■ **WHAT YOU SHOULD DO**
Find the line containing "hide_parts(node)", then output it and every line after it through the end of the listing below, exactly as written.

►

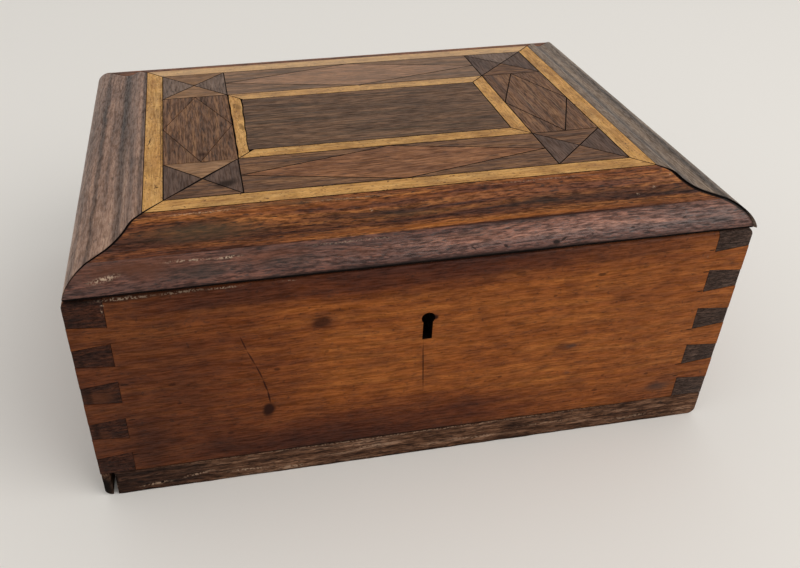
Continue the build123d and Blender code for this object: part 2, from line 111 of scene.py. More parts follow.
def cutAcross(piece, axis, step):  # cuts the piece into short lengths, so that its surface can move
    low, high = (corner[axis] for corner in pieceBox(piece))
    normal = [0, 0, 0]
    normal[axis] = 1
    pickOnly(piece)
    bpy.ops.object.mode_set(mode="EDIT")
    count = max(1, round((high - low) / (step * mm)))
    for number in range(1, count):
        cut = [0, 0, 0]
        cut[axis] = low + (high - low) * number / count
        bpy.ops.mesh.select_all(action="SELECT")
        bpy.ops.mesh.bisect(plane_co=cut, plane_no=normal)
    bpy.ops.object.mode_set(mode="OBJECT")


def pieceBox(piece):
    points = [vertex.co for vertex in piece.data.vertices]
    return [[pick(p[axis] for p in points) for axis in range(3)] for pick in (min, max)]


def wearSurface(piece, depth, size):  # a hand-planed, knocked surface, always inwards
    lumps = bpy.data.textures.new(piece.name + "Lumps", "CLOUDS")
    lumps.noise_scale = size * mm
    lumps.noise_depth = 3
    applyModifier(piece, "DISPLACE", texture=lumps, strength=depth * mm, mid_level=1.0)
    bpy.data.textures.remove(lumps)


def dressFaces(piece, materials, choose=None):
    for material in materials:
        piece.data.materials.append(material)
    for polygon in piece.data.polygons:
        polygon.material_index = choose(polygon) if choose else 0


def finishPiece(piece, node, smoothAngle=30):
    pickOnly(piece)
    bpy.ops.object.shade_smooth_by_angle(angle=math.radians(smoothAngle))
    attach(piece, bodyOfNode[node])
    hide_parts(node)


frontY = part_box("front_wall")[0].y
markDepth = 14.0  # how far back from the front face a mark can reach
proudLevels = (0.46, 0.56)  # grit heights between which a scuff starts to show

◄

■ **FINAL RESULT**
    hide_parts(node)


frontY = part_box("front_wall")[0].y
markDepth = 14.0  # how far back from the front face a mark can reach
proudLevels = (0.46, 0.56)  # grit heights between which a scuff starts to show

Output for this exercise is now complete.